The seller must also take into account any tax consequences such as deficiency exposure and credit rating declines. Each situation is different and must be evaluated on an individual basis with an expert such as a lawyer, accountant, mortgage broker, lender, or credit or consumer counseling expert.

Since a Short Sale requires approval from one or more creditors who are not parties to the transaction, the seller’s agreement to sell must be made subject to (“contingent upon”) third-party consent. This generally means that if any of the creditors refuse consent, the transaction fails.

It is not unusual for creditors to insist on specific terms, a higher sales price or a change in provisions from the original contract. Therefore, the seller and buyer must be prepared for delays resulting from any changes to the original contract as well as other events outside of the sellers and buyers control.

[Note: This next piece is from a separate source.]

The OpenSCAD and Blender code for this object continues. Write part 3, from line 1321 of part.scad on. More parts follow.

In Short Sale transactions, the deadlines for completion of buyer contingencies may need to be suspended pending creditor consent. However, if consent is slow and the buyer wishes to proceed anyway, buyers must understand that they have no recourse for recovery of these expenditures should creditor consent be denied.

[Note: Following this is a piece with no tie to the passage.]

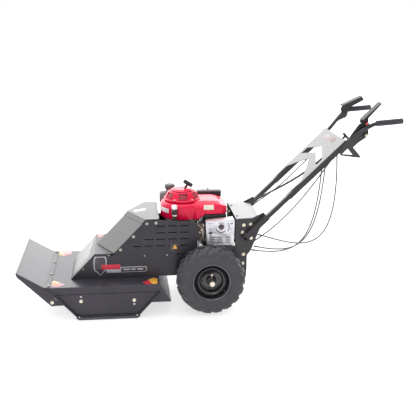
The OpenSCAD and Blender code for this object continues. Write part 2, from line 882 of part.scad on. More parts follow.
// Lower tubes sit in the frame's sockets, upper tubes slide over them
module handle_rails() {
    color(black_steel) both_sides() translate([0, rail_y, 0]) {
        on_rail(18) square_tube(inner_tube_end - 18, 25, 2.5);
        on_rail(outer_tube_start) square_tube(outer_tube_end - outer_tube_start, rail_w, 2);
    }
}

knob_n = -7;                        // knob's rod below the panel's lower face
panel_shift = 17;                   // panel's own zero, up the slope from the rail's foot
tab_s = 773;                        // tab that guides the knob's rod

// Sheet over the rails; distances run up the slope from the rail's foot
module control_panel() {
    edge = rail_y + rail_w / 2;
    t = 3;
    color(black_steel) on_rail(panel_shift, rail_w / 2) {
        difference() {
            linear_extrude(t) difference() {
                polygon([[810, edge], [810, -edge], [456, -edge], [382, -rail_y], [467, -195],
                         [516, -129], [538, -100], [595, 0], [538, 100], [516, 129], [467, 195],
                         [382, rail_y], [456, edge]]);
                polygon([[703, 0], [640, 180], [590, 180], [651, 0], [590, -180], [640, -180]]);
            }
            for (p = [[726, -60], [725, -193], [705, 187]])
                translate([p[0], p[1], -1]) cylinder(h = t + 2, r = 4);
        }
        difference() {
            translate([tab_s, -150, -16]) cube([4, 30, 17]);
            translate([tab_s - 5, -135, knob_n]) rotate([0, 90, 0])
                cylinder(h = 14, r = 4 + run_gap);
        }
    }
}

lever_pivot = [900, 1034];          // x and z, left lever
lever_pin_r = 6;
cheek_y = 238;                      // inner face of a lever's cheek
cheek_t = 3;
drive_angle = 52.5;                 // rest angle of the right lever
drive_pin = [42, 18];               // its pin, in the left lever's outline
drive_pivot = [lever_pivot[0] + drive_pin[0] * cos(drive_angle) - drive_pin[1] * sin(drive_angle),
               lever_pivot[1] + drive_pin[0] * sin(drive_angle) + drive_pin[1] * cos(drive_angle)];

// Spacer, pin and head of a lever's pivot, standing on the plate face at y_face
module lever_pivot_pin(p, y_face) {
    cross_bar(p[0], p[1], y_face - 1, cheek_y - y_face + 0.7, 10);
    cross_bar(p[0], p[1], y_face - 1, cheek_y + cheek_t + 4 - y_face, lever_pin_r);
    cross_hex(p[0], p[1], cheek_y + cheek_t + 1, 6, 17);
}

// Tall plate with a window on the left rail, small plate on the right grip bar
module control_brackets() {
    rail_face = rail_y + rail_w / 2;
    bar_face = 230;
    t = 4;
    color(black_steel) {
        mirror([0, 1, 0]) {
            difference() {
                side_sheet([[753, 941], [811, 1024], [821, 1041], [862, 1098], [884, 1098],
                            [905, 1063], [922, 1032], [903, 1015], [866, 990], [833, 961],
                            [881, 905], [874, 898], [760, 914]], rail_face, t);
                side_sheet([[770, 922], [801, 954], [832, 917]], rail_face - 1, t + 2);
                bent_bar(grip_path, bar_r, 0.5);
            }
            lever_pivot_pin(lever_pivot, rail_face + t);
        }
        difference() {
            side_sheet([[852, 1030], [846, 1046], [868, 1072], [885, 1092], [905, 1096],
                        [922, 1090], [925, 1074], [912, 1064], [880, 1050]], bar_face, t);
            bent_bar(grip_path, bar_r, 0.5);
        }
        lever_pivot_pin(drive_pivot, bar_face + t);
    }
}

grip_path = [[772, 203, 964], [812, 206, 1003], [895, 262, 1080], [935, 284, 1108],
             [1078, 284, 1119.7]];
bar_r = 11;
grip_start = 941;

button_at = [905, -267.5, 1087];        // on the left bar's centre line
button_lean = -35;                      // lean of the button from upright

module grip_bars() {
    color(black_steel) {
        both_sides() bent_bar(grip_path, bar_r, 0.5);
        translate(button_at) rotate([0, button_lean, 0]) difference() {
            cylinder(h = 20, r = 10.6);
            translate([0, 0, 12]) cylinder(h = 10, r = 8 + run_gap);
        }
    }
}

module lock_button() {
    color("red") translate(button_at) rotate([0, button_lean, 0]) translate([0, 0, 17.5])
        cylinder(h = 10, r = 8);
}

// T-shaped knob on a rod that slides through the panel's tab
module pull_knob() {
    color(plastic_black) on_rail(panel_shift, rail_w / 2) translate([0, -135, knob_n]) {
        translate([734, 0, 0]) rotate([0, 90, 0]) cylinder(h = 98, r = 4);
        translate([779, 0, 0]) rotate([0, 90, 0]) cylinder(h = 53, r = 6);
        translate([837, 0, -25]) cylinder(h = 48, r = 7.5);
    }
}

module grips() {
    slope = atan2(grip_path[4][2] - grip_path[3][2], grip_path[4][0] - grip_path[3][0]);
    rise = (grip_start - grip_path[3][0]) * tan(slope);
    color(plastic_black) both_sides()
        translate([grip_start, grip_y, grip_path[3][2] + rise]) rotate([0, 90 - slope, 0])
            difference() {
                cylinder(h = 156, r = grip_r);
                translate([0, 0, -1]) cylinder(h = 150, r = bar_r + 0.1);
                translate([0, 0, 138]) sphere(r = bar_r + 0.1);
            }
}

// Folded paddle: a cheek beside the bar and a flange over the grip, at rest angle a.
// The heel and back of the cheek follow where its pin sits.
module lever(a, pin, heel, back) {
    knee = [77, 67];
    tip = [200, 0];
    translate([lever_pivot[0], 0, lever_pivot[1]]) rotate([0, -a, 0]) {
        difference() {
            side_sheet(concat(heel, [[95, 24], [192, -20], tip, knee], back), cheek_y, cheek_t);
            cross_bar(pin[0], pin[1], cheek_y - 1, cheek_t + 2, lever_pin_r + run_gap);
        }
        side_sheet([knee, tip, tip + [2, 3], knee + [2, 3]], cheek_y, 54);
    }
}

module blade_lever() {
    color(black_steel) mirror([0, 1, 0])
        lever(72, [0, 0], [[-12, -4], [-4, -13], [9, -11]], [[62, 66], [30, 20], [-4, 12]]);
}

module drive_lever() {
    color(black_steel)
        lever(drive_angle, drive_pin, [[26, 8], [34, 2], [52, 3]], [[60, 66], [38, 36], [26, 22]]);
}

cable_r = 2.5;
cable_curves = [
    [[756, -170, 885], [790, -170, 240], [560, -170, 350], [300, -150, 425]],
    [[666, -170, 812], [640, -170, 330], [520, -170, 290], [262, -160, 332]],
    [[692, -150, 826], [660, -150, 320], [540, -150, 290], [280, -140, 348]],
    [[742, -120, 875], [590, -120, 650], [460, -120, 480], [268, -120, 366]],
    [[590, 60, 790], [500, 60, 700], [440, 60, 640], [310, 60, 560]]
];

// Control cables from the panel down to the frame, and the thick wiring harness
module control_cables() {
    color(plastic_black) {
        for (p = cable_curves) bent_bar(curve(p, 7), cable_r, 0.2);
        bent_bar(curve([[670, -128, 872], [560, -60, 740], [450, 60, 655], [322, 150, 552]], 4),
                 6.5, 0.3);
    }
}

deck_shell();
front_deflector();
skids();
wear_bars();
spindle_housing();
spindle_bearings();
spindle_shaft();
spindle_pulley();
blade();
blade_bolt();
belt_guard();
blade_belt();
drive_belt();
blade_idler_arm();
blade_idler_pulley();
drive_idler_arm();
drive_idler_pulley();
shield_sides();
shield_prow();
shield_top();
frame_plates();
engine_plate();
rear_cover();
frame_bolts();
body_screws();
transaxle_case();
input_drive();
left_axle();
right_axle();
left_rim();
right_rim();
left_tyre();
right_tyre();
crankcase();
cylinder_node();  // cylinder
piston();
crankshaft();
flywheel();
engine_pulley();
engine_shroud();
starter_cover();
starter_reel();
starter_grip();
fuel_tank();
fuel_cap();
air_cleaner();
carburetor();
muffler();
muffler_shield();
dipstick();
handle_rails();
control_panel();
control_brackets();
grip_bars();
grips();
blade_lever();
drive_lever();
lock_button();
pull_knob();
control_cables();
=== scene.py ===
"""Looks of the walk-behind brush cutter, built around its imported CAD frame. Units are metres."""
import json
import math

import bmesh
import bpy
from mathutils import Matrix, Vector, noise


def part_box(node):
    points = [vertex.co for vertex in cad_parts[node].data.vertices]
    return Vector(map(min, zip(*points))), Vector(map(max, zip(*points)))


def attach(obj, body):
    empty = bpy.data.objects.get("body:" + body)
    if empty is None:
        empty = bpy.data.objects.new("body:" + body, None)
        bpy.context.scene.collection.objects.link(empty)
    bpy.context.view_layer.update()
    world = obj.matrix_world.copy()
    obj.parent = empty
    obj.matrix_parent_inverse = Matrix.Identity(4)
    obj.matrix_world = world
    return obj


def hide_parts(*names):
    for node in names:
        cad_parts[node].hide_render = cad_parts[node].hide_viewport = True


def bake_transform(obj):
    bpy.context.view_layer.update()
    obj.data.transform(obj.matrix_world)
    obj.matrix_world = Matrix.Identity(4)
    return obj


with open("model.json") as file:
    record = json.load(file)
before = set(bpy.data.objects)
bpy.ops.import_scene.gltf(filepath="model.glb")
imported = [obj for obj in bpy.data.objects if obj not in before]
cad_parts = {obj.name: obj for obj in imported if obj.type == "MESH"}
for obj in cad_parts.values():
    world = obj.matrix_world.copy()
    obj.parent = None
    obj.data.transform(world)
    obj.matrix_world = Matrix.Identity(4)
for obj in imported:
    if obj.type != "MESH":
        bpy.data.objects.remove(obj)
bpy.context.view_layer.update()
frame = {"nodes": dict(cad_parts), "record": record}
NODES = frame["nodes"]
MM = 0.001


# ---------------------------------------------------------------- materials

class Graph:
    """Small helper that adds and links nodes of one material or world."""

    def __init__(self, tree):
        self.tree = tree
        tree.nodes.clear()

    def add(self, kind, inputs=None, **settings):
        node = self.tree.nodes.new("ShaderNode" + kind)
        for key, value in settings.items():
            setattr(node, key, value)
        for key, value in (inputs or {}).items():
            self.feed(node.inputs[key], value)
        return node

    def feed(self, socket, value):
        if isinstance(value, bpy.types.NodeSocket):
            self.tree.links.new(value, socket)
        elif isinstance(value, bpy.types.Node):
            self.tree.links.new(value.outputs[0], socket)
        else:
            socket.default_value = value

    def math(self, operation, a, b=0.0, clamp=False):
        return self.add("Math", {0: a, 1: b}, operation=operation, use_clamp=clamp).outputs[0]

    def mix(self, factor, a, b):
        node = self.add("Mix", data_type="RGBA")
        self.feed(node.inputs[0], factor)
        self.feed(node.inputs[6], a)
        self.feed(node.inputs[7], b)
        return node.outputs[2]

    def ramp(self, value, low, high, start=0.0, end=1.0):
        node = self.add("MapRange", {0: value, 1: low, 2: high, 3: start, 4: end})
        return node.outputs[0]

    def noise(self, scale, detail=3.0, roughness=0.55):
        node = self.add("TexNoise", {"Vector": self.place(), "Scale": scale, "Detail": detail,
                                     "Roughness": roughness})
        return node.outputs[0]

    def place(self):
        return self.add("TexCoord").outputs["Object"]


def rgb(r, g, b):
    return (r, g, b, 1.0)


def edge_wear_and_highlight(g, radius):
    """About 1 along sharp convex or concave edges, 0 on flats."""
    soft = g.add("Bevel", {"Radius": radius}, samples=4)
    flat = g.add("NewGeometry").outputs["Normal"]
    dot = g.add("VectorMath", {0: soft.outputs[0], 1: flat}, operation="DOT_PRODUCT")
    return soft, g.ramp(dot.outputs["Value"], 0.995, 0.90)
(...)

Since most creditors want to secure the highest and best offer for the property, they may insist that it remain on the market. As a result, a creditor may withhold final consent until they have had an opportunity to compare one offer with future offers. As a result, the entire Short Sale process may involve a significant risk of delay or failure.

Short Sale transactions can be complicated and time consuming. Your real estate broker is NOT an expert and cannot give legal or financial advice. Sellers are strongly encouraged to secure additional competent professional advice before entering into a Short Sale transaction.